Robert buys a house for himself near Chapman Street. Jackie is confused: Robert is making even less money than she makes, and she expects him to spend his savings on his family. Robert takes care of his aging grandparents, cooking for them and leaving them a few hundred dollars a month. He insists that his purchase is an investment—he’ll rent out the house to people. Jackie finds Robert’s decision unwise, but she knows she can no longer control what her son does.
Robert continues to care for his mother and grandparents, and yet in other ways seems to be pushing away from them. His business plans seem impractical and misguided, but he’s at a point in his life where nobody can stop him from doing what he wants to do.
Oswaldo Gutierrez comes down to Newark to help Robert fix up his new house. The house is old and dilapidated, but Robert seems proud to be living there. Privately, Oswaldo thinks Robert is foolish to imagine that he’s going to make a profit renting out this property. But he helps Robert repair the house.
One of the key themes of this chapter is that Robert’s friends and family know he’s making mistakes, but don’t say anything. Robert has always been so confident and self-assured that the people in his life have learned not to give him advice.
Robert contacts his old friend Hrvoje, who played water polo for the University of Vermont. They get together on weekends to play water polo. Before playing, Robert always goes to visit Skeet. Skeet and Robert continue to search for a way to get Skeet out of jail. Ingeniously, Robert finds that the judge in Skeet’s 1999 trial misquoted a standard of review—an error which could lead to a mistrial. Furthermore, Skeet has been a model inmate. Robert begins to use this to draft an appeal.
Robert keeps in touch with his friends and his family. He continues to love his father deeply and wants to remain attached to him, hence the fact that he continues to devote a lot of time to drafting an appeal.

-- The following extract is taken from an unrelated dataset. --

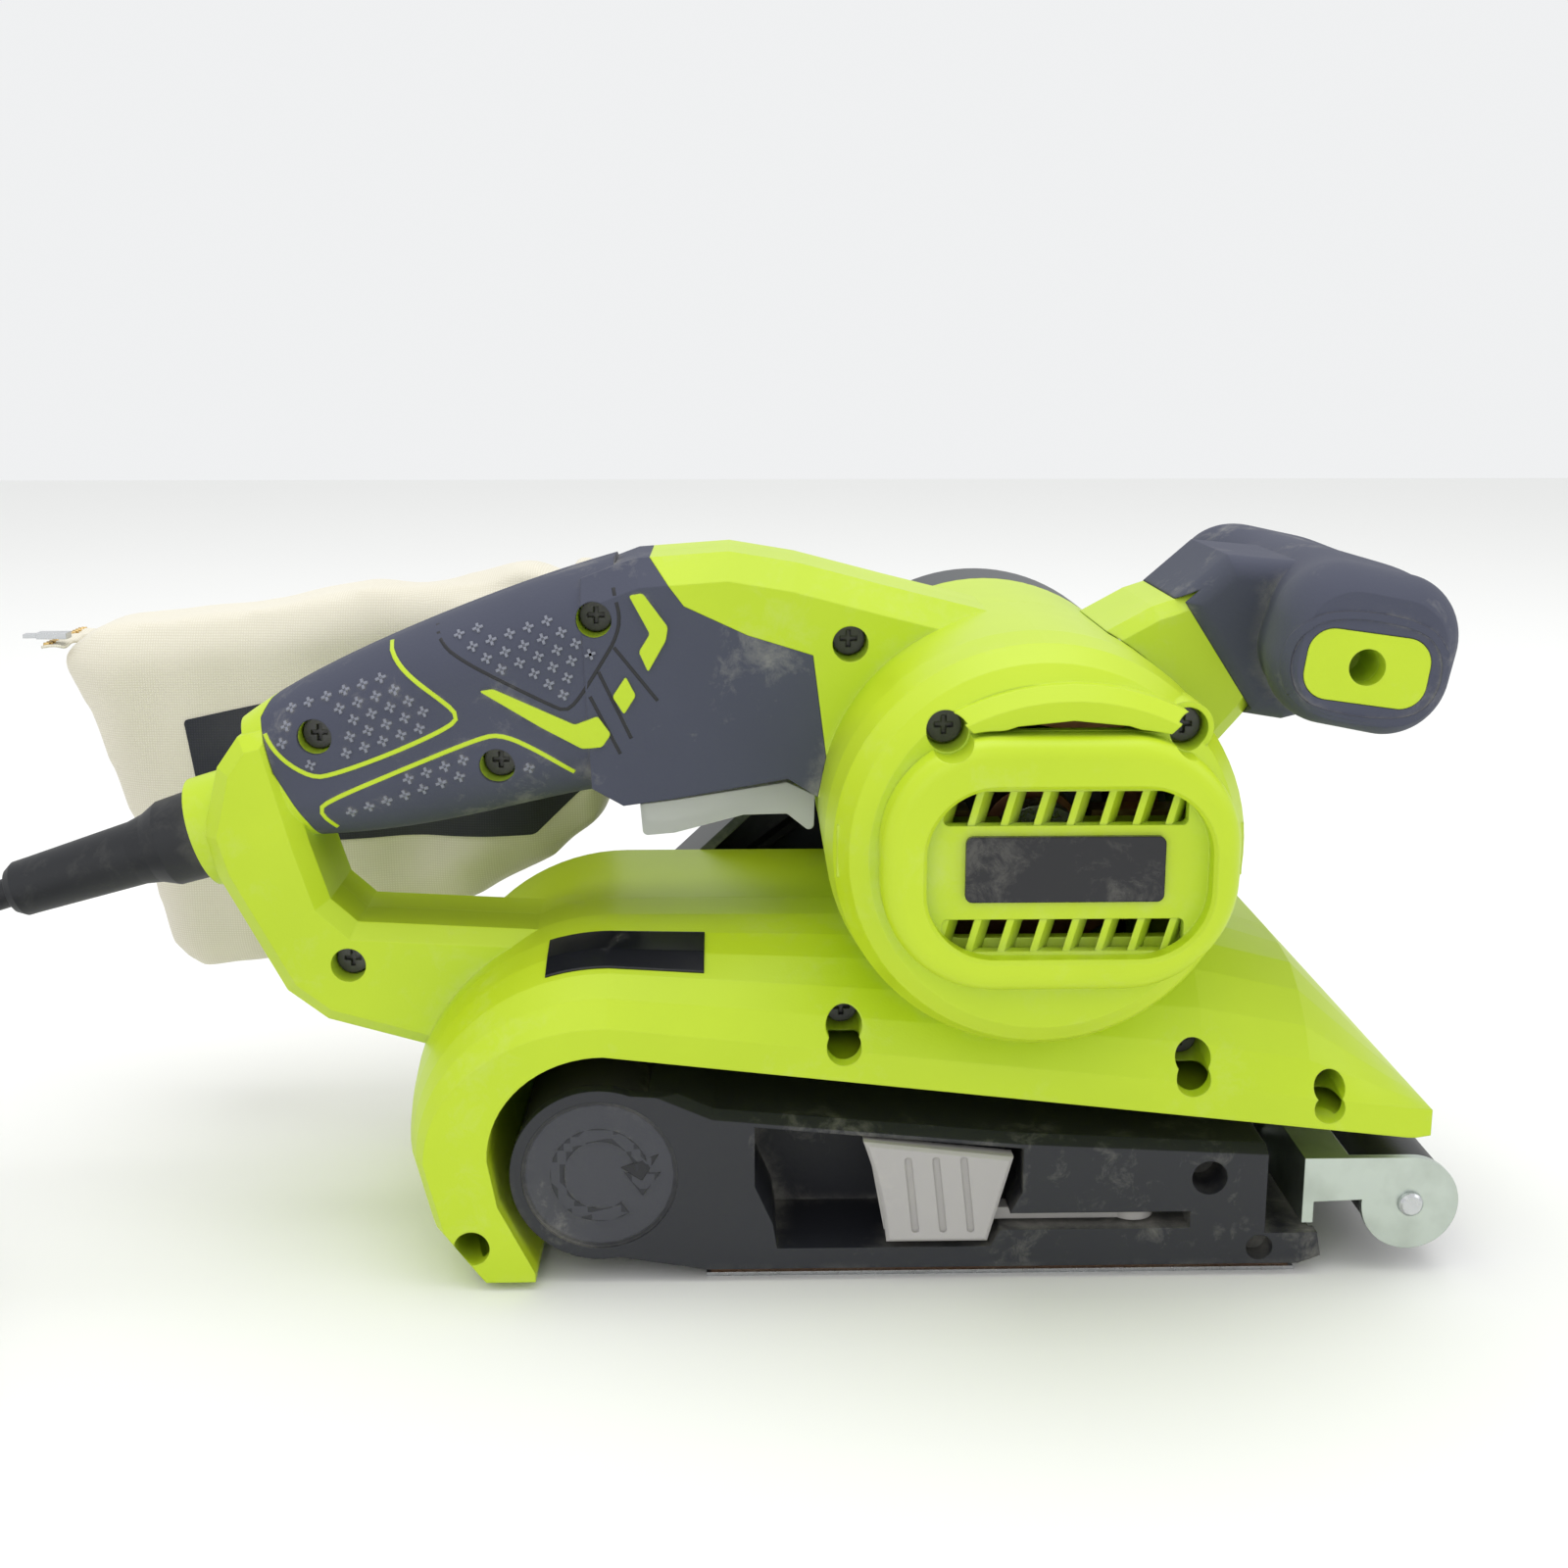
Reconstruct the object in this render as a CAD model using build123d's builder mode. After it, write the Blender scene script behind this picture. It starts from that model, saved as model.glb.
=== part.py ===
from build123d import *

import math
import os

# Handheld belt sander for 76 x 457 mm belts: every piece that comes apart on the bench.
#
# Row frame, millimetres: the origin is the middle of the sole's underside, +X points to the front
# roller, +Y to the drive side (the operator's left) and +Z up. The housing parts along the plane Y = 0.

os.makedirs("parts", exist_ok=True)

# ---------------------------------------------------------------- driving dimensions
BELT_WIDTH = 76.0
ROLLER_HALF = BELT_WIDTH / 2
WALL = 2.8  # moulded wall of the housing
SKIN = 1.4  # soft overmould on the grips
SEAM = 0.06  # gap between moulded halves and between nested pieces
RUNNING = 0.05  # radial clearance of a running fit
GUARD_HALF = 45.0  # half width of the belt guard
HANDLE_HALF = 19.0  # half width of the trigger housing
MOTOR_X, MOTOR_Z, MOTOR_R = 4.0, 104.5, 44.0
DRUM_X, DRUM_Z, DRUM_R = -89.5, 26.0, 19.5
ROLLER_X, ROLLER_Z, ROLLER_R = 93.0, 17.0, 10.4
CAP_X, CAP_Z = 6.0, 105.0  # centre of the louvred cap on the open end of the motor
COVER_Y = 74.0  # outer face of the drive cover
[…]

In the winter of 2005, Skeet begins to notice that Robert asks him for advice. Robert is keeping tenants in his house, and he finds it hard to extract rent from them. Meanwhile, Skeet has begun to feel tired. However, he doesn’t visit the prison doctor.
Skeet is one of the few people whom Robert feels comfortable asking for advice. But the passage foreshadows the impending tragedy in Skeet’s already tragic life.
In 2005, Jeff is happily engaged to a woman named Rebecca. He and his fiancé visit the Penn Relays, a popular sporting event in Philadelphia, and meet up with Robert, Ty Cantey, and some other Yale friends. Jeff notices that both of his roommates seem worn-out by their jobs and studies. In private, Robert tells Rebecca, almost gravely, “You picked a good one.”
The years immediately following graduation are hard for almost all of Jeff’s friends: they’ve been succeeding for so many uninterrupted years that the prospect of real adult challenges fills them with anxiety. Jeff and Robert apparently continue to respect one another, explaining Robert’s comments to Rebecca.
Jeff and his Yale friends are adults, faced with all the joys and frustrations of their mid-twenties. Their lives are changing quickly. Strangely, though, Robert’s life seems not to be changing at all. He still lives in Newark, hangs out with friends from high school, and goes to St. Benedict’s five days a week. That summer, however, Robert experiences a major change when Skeet collapses in prison.
At the time, it seemed as if Yale would give Robert a chance to reinvent himself. And yet, it would now seem, Robert hasn’t reinvented himself at all: he’s the same person he always was, and hasn’t escaped his environment at all. The chapter ends on another cliffhanger, hinting at another tragedy in Robert’s life.